Most student affairs administrators who work at a college or university may not know about federal funds or state-specific policies and resources that young people in care might qualify for. Those who work in and lead Guardian Scholars programs are keenly aware of those kinds of resources and of many of the challenges that young folks in care experience.

You include concepts such as “aspirational capital” and “resistant capital” in your book. What do these terms mean in the context of youth in foster care?

One of the frameworks that I draw on is what’s called community cultural wealth. This is a framework that Tara Yosso wrote about in 2005. What she argues is that people of color naturally have what she says is community cultural wealth, and these are the various undervalued, underrecognized forms of capital that we often use to navigate systems that weren’t designed for us.

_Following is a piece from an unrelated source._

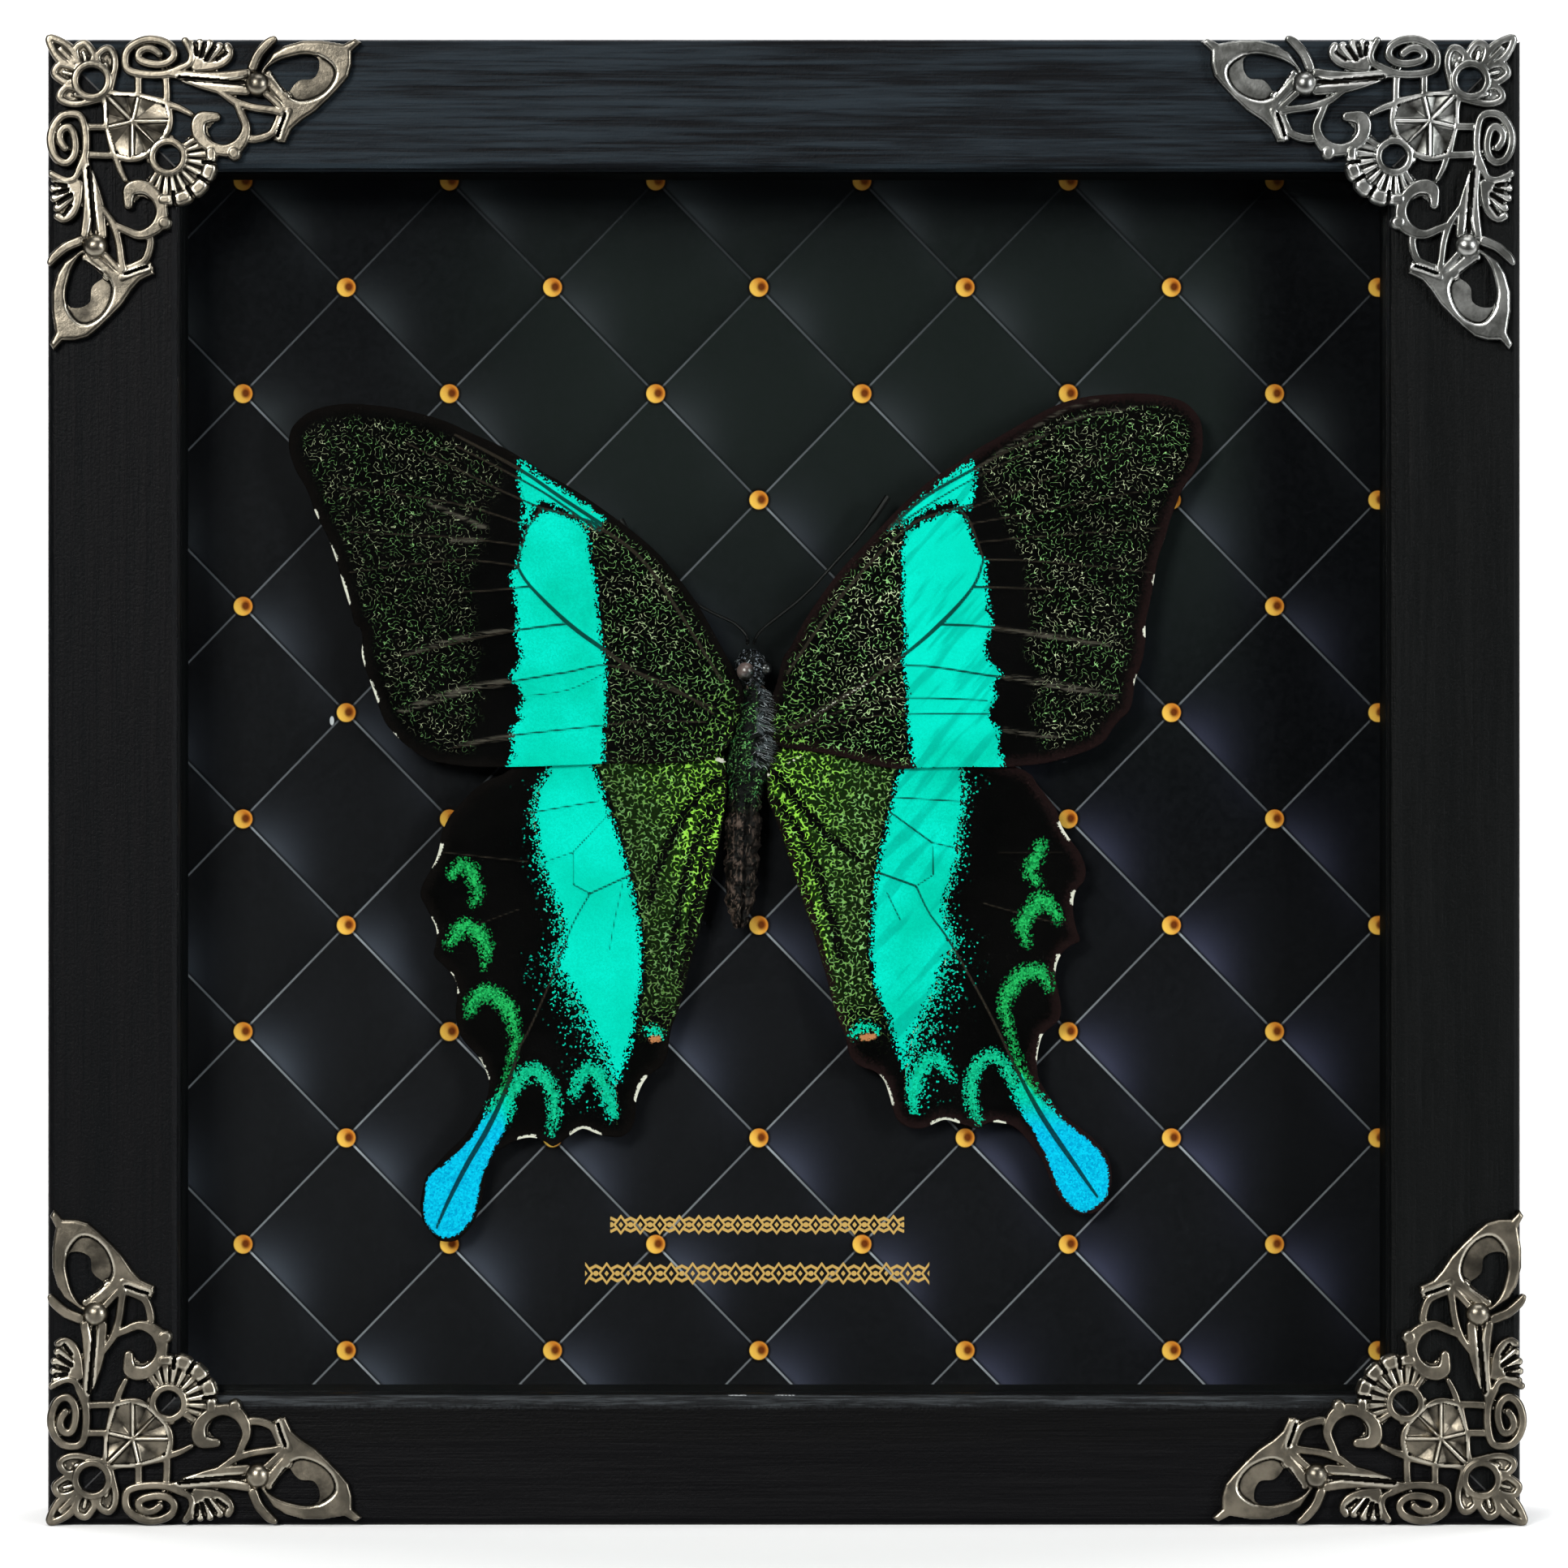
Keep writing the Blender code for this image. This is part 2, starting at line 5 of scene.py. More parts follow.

One of those forms of capital is aspirational capital: How is it that people of color are able to maintain such high aspirations in the face of such structural failures?

Navigational capital is where the experience that we get navigating systems that weren’t designed for us becomes a resource to us, whether it’s navigating the bureaucracy of the welfare system or local politics, or even inequities in school. Being able to strategically manage and maneuver across these systems becomes a resource to us as we get into different situations, like applying to college and persisting in college.

Community cultural wealth is a framework that lots of scholars of color who are doing work on communities of color have found a lot of value in trying to contextualize the experiences of people of color in education.

How is it that we successfully navigate this system and structure that isn’t designed for us and that continues to fail us? I think community cultural wealth offers some language for the strategies, resources and work repertoires we draw on in order to maneuver.